What this task involves:
Transcribe only part of the material below: the lines from the one containing "Keep writing the" through the one containing "end_rings: int = 0", inclusive, exactly as written.

— BEGIN —

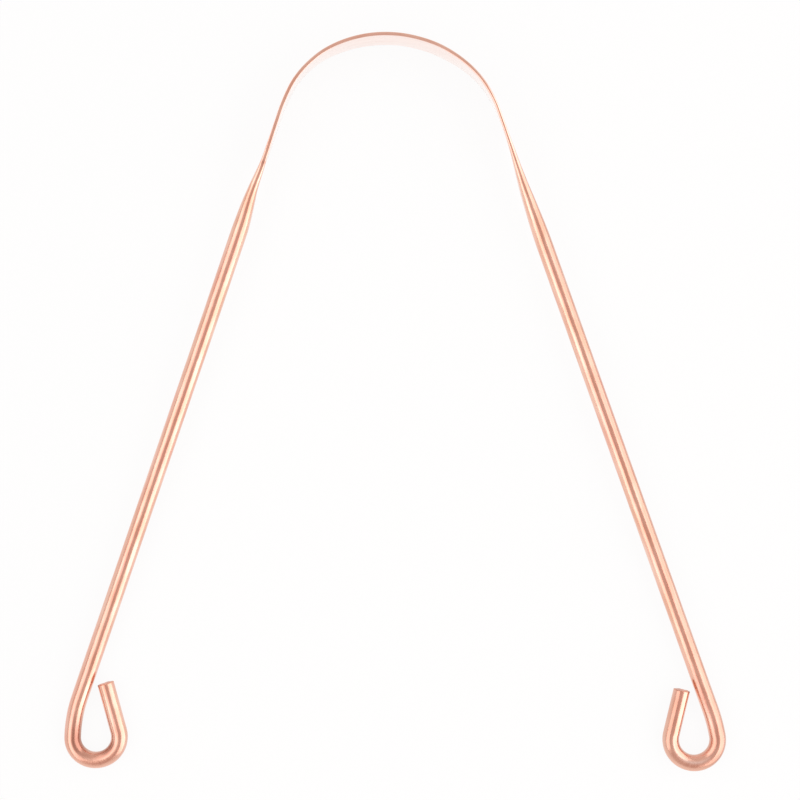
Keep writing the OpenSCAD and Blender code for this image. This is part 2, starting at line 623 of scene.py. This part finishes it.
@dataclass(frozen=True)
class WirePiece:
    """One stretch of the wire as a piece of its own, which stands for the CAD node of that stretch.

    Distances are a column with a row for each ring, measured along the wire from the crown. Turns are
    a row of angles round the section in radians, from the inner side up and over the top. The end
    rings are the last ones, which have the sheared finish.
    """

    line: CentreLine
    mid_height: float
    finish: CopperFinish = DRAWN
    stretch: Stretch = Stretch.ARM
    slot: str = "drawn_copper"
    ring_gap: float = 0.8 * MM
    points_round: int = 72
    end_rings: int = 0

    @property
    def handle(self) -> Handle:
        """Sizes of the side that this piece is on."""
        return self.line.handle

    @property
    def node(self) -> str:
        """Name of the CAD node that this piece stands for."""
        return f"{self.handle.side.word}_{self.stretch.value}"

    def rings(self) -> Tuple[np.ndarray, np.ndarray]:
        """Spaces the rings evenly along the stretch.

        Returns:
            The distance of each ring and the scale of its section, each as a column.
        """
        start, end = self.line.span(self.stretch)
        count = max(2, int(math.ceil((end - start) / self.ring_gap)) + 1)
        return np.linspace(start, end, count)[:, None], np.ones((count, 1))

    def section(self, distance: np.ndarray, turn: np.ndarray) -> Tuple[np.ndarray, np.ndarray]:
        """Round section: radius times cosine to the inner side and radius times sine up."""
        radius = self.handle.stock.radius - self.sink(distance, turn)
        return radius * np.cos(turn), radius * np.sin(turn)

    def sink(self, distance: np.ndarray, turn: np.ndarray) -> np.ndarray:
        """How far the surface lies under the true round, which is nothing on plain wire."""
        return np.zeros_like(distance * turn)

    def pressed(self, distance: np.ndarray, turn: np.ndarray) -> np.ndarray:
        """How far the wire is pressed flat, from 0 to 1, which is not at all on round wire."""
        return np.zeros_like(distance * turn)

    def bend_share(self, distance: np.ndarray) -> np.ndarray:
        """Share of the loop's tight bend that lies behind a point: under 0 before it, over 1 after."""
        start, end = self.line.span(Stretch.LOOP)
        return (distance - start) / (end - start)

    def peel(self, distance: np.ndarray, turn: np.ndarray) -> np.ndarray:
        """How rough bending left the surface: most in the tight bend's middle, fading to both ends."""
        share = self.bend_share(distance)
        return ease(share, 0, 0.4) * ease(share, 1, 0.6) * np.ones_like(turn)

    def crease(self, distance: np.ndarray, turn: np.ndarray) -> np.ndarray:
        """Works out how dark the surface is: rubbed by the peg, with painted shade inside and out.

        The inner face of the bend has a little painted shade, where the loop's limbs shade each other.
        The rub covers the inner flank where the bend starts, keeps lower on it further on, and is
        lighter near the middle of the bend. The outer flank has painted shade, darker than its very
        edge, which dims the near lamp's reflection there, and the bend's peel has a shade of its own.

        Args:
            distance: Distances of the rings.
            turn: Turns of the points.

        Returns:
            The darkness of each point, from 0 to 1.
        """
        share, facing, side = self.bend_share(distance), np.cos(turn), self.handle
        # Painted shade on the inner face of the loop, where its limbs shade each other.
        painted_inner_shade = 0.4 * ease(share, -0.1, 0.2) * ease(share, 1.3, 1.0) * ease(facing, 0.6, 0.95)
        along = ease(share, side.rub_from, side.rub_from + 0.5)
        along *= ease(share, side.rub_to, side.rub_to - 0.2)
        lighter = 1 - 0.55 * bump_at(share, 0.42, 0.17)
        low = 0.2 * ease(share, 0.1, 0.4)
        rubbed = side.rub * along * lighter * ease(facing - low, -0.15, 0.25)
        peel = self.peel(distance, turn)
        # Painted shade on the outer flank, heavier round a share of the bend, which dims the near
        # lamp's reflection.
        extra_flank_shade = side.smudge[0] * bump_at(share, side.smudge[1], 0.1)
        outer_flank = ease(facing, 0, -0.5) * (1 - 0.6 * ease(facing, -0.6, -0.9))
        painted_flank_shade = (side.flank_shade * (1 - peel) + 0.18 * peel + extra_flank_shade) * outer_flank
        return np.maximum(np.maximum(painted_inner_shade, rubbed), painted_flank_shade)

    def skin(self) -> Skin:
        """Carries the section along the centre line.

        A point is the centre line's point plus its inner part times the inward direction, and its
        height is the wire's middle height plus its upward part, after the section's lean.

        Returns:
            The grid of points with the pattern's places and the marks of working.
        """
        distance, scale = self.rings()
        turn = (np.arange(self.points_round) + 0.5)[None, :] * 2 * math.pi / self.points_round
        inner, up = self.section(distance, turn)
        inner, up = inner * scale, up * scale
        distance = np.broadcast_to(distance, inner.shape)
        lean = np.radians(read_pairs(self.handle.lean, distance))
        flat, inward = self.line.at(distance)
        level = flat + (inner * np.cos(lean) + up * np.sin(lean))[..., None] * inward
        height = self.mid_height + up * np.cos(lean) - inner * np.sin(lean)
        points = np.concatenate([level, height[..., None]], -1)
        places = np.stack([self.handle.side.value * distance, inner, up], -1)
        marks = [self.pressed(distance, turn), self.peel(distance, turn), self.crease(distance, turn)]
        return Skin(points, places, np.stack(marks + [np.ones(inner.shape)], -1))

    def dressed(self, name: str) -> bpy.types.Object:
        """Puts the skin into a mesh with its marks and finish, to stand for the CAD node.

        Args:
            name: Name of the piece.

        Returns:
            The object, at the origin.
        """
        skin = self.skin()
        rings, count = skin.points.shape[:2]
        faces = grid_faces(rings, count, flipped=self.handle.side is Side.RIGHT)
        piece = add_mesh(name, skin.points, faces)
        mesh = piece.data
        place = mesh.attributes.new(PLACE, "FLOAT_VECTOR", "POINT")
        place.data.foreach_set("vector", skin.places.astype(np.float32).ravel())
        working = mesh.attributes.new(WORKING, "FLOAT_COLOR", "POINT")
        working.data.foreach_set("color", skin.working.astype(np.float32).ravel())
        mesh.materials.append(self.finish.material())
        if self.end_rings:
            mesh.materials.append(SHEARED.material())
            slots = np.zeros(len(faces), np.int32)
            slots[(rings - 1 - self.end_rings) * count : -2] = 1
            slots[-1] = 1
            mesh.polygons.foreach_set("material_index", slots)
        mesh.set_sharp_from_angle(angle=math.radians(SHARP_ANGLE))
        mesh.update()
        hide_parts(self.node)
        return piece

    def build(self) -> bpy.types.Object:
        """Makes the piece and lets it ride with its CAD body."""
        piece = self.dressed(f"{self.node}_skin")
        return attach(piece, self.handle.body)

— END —
— BEGIN —

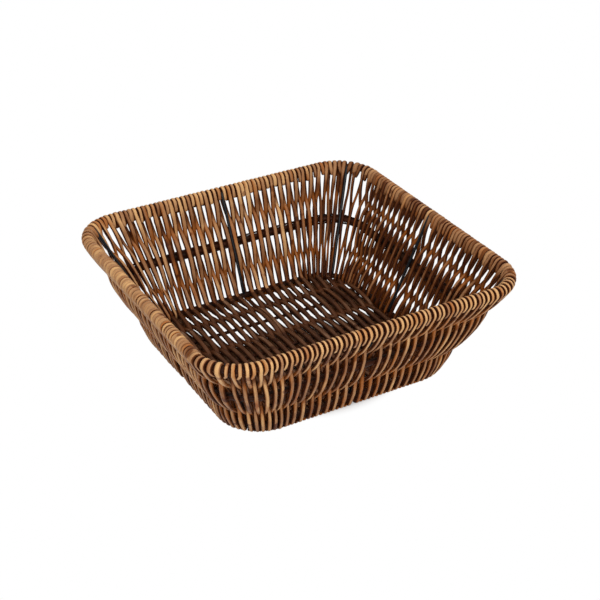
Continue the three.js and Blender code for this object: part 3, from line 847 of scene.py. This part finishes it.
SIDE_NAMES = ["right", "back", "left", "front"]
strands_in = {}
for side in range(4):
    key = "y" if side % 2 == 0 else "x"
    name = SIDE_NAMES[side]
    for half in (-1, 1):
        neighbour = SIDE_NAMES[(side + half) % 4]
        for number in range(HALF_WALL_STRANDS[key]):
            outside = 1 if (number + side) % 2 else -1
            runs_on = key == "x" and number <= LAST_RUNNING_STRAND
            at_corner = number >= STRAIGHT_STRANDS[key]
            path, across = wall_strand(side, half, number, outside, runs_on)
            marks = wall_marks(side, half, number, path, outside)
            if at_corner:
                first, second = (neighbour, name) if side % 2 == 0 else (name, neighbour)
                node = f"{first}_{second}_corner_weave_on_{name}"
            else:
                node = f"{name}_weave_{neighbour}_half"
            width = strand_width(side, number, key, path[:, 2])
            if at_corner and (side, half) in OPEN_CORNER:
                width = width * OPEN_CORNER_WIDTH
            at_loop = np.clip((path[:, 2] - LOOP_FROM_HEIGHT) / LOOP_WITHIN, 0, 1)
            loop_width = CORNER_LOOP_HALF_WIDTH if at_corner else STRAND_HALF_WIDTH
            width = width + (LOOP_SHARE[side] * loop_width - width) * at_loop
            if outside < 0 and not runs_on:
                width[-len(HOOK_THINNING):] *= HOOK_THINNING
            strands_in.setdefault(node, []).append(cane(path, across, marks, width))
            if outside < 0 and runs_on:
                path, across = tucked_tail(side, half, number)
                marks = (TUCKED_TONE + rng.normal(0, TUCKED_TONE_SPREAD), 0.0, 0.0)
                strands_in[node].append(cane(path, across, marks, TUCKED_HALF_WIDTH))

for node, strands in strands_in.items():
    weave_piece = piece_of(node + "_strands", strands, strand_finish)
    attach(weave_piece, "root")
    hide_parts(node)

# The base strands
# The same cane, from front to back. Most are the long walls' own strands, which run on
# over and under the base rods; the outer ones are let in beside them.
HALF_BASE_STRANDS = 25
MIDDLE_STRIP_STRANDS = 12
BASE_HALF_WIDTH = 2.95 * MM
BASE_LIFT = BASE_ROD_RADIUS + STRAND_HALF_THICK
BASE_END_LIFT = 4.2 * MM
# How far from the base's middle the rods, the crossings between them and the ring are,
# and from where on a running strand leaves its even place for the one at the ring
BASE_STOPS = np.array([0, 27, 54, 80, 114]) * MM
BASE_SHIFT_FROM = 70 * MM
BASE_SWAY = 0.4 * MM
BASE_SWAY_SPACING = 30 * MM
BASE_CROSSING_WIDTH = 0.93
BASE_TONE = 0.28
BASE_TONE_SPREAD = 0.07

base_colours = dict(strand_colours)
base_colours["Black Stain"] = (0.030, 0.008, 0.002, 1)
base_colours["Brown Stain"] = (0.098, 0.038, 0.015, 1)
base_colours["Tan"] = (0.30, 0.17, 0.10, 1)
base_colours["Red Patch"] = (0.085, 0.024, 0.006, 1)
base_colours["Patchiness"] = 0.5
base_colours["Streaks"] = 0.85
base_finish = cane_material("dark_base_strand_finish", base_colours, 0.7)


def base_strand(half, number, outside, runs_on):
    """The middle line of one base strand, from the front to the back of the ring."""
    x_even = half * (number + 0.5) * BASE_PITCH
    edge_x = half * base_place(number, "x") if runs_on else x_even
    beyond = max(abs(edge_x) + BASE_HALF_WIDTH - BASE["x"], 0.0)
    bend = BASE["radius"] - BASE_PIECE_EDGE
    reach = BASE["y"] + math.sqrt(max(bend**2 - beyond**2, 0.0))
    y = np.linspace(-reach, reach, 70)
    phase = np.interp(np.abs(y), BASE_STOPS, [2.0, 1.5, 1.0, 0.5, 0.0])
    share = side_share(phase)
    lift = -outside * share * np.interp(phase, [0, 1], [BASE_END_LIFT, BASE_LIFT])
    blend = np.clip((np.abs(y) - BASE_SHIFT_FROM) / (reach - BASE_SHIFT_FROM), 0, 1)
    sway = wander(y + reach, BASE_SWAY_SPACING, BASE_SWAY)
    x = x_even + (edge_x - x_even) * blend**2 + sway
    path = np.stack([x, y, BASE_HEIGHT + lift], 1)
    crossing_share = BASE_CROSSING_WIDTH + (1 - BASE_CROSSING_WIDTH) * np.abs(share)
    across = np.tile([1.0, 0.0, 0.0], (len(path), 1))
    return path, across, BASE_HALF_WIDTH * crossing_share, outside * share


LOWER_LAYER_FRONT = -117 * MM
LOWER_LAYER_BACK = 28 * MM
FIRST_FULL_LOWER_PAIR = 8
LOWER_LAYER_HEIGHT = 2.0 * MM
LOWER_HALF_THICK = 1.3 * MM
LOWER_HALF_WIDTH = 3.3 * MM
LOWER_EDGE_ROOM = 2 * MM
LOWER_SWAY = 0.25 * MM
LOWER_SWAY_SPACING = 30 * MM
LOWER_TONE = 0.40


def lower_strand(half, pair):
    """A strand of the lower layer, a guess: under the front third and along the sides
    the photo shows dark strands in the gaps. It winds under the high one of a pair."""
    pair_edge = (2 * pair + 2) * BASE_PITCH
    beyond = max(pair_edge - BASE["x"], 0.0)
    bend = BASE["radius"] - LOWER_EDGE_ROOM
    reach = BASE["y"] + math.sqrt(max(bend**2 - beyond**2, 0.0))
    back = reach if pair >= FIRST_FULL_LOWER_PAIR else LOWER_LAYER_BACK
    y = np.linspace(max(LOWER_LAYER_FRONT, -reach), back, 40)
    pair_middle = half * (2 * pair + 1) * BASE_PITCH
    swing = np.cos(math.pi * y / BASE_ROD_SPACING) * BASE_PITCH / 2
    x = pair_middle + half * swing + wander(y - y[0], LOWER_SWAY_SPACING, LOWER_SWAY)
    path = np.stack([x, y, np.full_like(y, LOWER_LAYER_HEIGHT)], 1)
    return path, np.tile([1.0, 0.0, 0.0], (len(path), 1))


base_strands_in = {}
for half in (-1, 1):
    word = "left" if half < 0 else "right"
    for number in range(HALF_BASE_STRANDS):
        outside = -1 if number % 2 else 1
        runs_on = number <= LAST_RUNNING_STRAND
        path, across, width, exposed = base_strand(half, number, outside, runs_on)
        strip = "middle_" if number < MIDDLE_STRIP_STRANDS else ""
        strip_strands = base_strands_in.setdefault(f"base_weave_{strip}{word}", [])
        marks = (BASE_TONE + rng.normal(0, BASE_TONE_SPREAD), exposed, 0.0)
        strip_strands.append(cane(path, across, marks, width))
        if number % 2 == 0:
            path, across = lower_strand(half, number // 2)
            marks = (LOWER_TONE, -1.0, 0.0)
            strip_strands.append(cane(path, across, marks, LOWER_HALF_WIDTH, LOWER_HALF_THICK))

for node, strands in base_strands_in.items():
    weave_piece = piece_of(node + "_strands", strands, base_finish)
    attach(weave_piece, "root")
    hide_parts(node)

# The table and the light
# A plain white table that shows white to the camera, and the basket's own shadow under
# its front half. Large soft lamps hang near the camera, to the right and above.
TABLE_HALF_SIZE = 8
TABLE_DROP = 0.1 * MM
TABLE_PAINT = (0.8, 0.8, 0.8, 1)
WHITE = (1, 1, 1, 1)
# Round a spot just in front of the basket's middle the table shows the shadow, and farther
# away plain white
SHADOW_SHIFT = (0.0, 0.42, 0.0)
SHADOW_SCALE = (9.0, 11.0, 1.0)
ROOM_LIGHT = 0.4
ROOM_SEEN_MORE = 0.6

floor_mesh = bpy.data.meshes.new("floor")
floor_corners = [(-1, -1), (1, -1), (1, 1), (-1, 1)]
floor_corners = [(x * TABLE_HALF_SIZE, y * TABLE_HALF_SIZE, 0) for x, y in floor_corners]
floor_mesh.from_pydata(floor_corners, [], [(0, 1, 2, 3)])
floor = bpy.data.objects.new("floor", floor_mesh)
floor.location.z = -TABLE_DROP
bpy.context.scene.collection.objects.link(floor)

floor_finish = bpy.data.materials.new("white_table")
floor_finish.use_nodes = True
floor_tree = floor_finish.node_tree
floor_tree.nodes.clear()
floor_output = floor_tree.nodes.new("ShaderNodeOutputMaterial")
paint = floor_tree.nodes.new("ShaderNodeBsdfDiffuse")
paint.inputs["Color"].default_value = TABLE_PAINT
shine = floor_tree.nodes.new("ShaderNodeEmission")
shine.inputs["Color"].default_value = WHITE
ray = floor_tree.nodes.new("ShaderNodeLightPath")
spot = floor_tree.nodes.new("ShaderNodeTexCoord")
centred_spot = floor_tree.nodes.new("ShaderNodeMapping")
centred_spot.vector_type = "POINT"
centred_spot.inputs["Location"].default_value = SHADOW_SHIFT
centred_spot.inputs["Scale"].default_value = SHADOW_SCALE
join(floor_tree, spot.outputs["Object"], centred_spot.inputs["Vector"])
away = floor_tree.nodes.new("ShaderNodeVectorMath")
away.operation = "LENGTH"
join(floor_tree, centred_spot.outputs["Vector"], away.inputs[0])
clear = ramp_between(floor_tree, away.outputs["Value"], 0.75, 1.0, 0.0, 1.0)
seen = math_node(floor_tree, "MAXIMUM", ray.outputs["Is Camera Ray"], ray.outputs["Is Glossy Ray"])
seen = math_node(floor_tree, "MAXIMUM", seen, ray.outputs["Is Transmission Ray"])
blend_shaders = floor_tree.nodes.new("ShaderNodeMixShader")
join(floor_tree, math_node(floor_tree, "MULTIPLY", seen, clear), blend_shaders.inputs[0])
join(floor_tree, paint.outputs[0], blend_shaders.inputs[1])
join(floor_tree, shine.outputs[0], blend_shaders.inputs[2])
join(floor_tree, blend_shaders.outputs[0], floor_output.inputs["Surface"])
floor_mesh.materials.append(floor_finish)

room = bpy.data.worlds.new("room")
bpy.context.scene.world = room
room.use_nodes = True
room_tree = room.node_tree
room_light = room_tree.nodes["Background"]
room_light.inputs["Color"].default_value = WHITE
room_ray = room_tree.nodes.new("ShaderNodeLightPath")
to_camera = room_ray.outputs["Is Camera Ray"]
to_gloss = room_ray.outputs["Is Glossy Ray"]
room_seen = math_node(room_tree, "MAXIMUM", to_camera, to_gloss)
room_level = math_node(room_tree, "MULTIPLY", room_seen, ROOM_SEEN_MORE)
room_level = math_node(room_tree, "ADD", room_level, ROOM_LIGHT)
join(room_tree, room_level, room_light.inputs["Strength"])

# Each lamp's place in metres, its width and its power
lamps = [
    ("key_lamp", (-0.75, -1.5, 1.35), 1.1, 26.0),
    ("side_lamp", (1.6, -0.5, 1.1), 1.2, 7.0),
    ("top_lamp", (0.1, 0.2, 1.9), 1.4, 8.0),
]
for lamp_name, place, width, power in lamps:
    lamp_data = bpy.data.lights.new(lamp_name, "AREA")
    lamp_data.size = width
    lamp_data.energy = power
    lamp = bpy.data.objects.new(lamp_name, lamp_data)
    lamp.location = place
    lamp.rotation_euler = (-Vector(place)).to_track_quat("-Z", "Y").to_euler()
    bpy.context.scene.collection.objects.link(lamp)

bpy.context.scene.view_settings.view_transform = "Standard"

— END —
— BEGIN —

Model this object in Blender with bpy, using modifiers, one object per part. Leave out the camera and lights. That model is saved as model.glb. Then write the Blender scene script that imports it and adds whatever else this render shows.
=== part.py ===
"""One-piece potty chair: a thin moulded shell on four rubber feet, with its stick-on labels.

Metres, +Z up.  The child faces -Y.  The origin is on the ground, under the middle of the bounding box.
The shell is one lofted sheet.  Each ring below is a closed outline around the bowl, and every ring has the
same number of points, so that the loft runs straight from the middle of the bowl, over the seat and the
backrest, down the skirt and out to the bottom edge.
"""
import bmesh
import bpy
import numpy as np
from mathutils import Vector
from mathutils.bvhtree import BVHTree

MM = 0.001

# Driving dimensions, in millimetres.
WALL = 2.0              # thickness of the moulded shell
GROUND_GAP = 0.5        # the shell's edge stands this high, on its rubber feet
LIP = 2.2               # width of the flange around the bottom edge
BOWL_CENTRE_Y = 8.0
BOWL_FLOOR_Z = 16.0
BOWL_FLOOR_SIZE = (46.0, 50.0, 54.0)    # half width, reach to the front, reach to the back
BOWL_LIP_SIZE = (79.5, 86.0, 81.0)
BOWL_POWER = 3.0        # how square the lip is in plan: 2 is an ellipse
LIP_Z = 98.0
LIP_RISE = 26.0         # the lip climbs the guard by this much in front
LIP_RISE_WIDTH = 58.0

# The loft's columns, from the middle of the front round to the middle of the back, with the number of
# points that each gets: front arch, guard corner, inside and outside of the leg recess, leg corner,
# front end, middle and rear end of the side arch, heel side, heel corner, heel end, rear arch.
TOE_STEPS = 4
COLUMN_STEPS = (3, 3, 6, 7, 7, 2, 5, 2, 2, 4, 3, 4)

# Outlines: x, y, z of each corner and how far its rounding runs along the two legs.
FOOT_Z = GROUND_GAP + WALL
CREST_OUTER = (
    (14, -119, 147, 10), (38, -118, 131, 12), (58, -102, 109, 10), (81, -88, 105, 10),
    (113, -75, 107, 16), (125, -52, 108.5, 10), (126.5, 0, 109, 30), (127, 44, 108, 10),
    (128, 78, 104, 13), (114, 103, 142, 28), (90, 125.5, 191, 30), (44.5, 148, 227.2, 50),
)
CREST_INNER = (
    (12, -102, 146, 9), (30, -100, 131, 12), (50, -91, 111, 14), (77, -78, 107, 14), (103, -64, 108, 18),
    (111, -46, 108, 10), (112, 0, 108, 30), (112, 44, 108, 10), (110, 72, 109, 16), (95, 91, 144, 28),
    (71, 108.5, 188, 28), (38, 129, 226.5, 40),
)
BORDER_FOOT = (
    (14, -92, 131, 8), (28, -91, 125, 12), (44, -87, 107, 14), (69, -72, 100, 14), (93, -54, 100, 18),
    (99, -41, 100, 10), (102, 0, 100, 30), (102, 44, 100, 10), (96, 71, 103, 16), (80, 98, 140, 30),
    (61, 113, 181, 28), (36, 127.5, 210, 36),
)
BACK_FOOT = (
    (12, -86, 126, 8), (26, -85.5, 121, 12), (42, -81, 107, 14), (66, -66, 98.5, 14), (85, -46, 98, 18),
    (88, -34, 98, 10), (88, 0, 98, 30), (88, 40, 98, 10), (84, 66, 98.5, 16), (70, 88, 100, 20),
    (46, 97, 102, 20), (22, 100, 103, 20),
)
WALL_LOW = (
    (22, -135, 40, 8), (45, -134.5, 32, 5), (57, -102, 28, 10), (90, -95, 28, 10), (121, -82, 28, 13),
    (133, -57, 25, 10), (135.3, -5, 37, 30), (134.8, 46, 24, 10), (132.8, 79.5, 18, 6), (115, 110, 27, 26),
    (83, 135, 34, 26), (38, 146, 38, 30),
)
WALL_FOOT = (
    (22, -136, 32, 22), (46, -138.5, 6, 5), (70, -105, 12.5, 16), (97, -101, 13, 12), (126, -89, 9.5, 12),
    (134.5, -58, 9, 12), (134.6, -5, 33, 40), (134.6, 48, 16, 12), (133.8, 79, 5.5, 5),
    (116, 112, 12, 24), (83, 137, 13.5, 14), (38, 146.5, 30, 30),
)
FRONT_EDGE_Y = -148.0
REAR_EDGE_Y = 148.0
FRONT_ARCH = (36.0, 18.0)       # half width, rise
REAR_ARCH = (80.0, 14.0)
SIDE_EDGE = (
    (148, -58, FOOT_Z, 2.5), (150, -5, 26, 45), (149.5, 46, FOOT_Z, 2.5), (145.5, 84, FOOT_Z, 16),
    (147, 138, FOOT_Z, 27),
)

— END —

Response to this task:
Keep writing the OpenSCAD and Blender code for this image. This is part 2, starting at line 623 of scene.py. This part finishes it.
@dataclass(frozen=True)
class WirePiece:
    """One stretch of the wire as a piece of its own, which stands for the CAD node of that stretch.

    Distances are a column with a row for each ring, measured along the wire from the crown. Turns are
    a row of angles round the section in radians, from the inner side up and over the top. The end
    rings are the last ones, which have the sheared finish.
    """

    line: CentreLine
    mid_height: float
    finish: CopperFinish = DRAWN
    stretch: Stretch = Stretch.ARM
    slot: str = "drawn_copper"
    ring_gap: float = 0.8 * MM
    points_round: int = 72
    end_rings: int = 0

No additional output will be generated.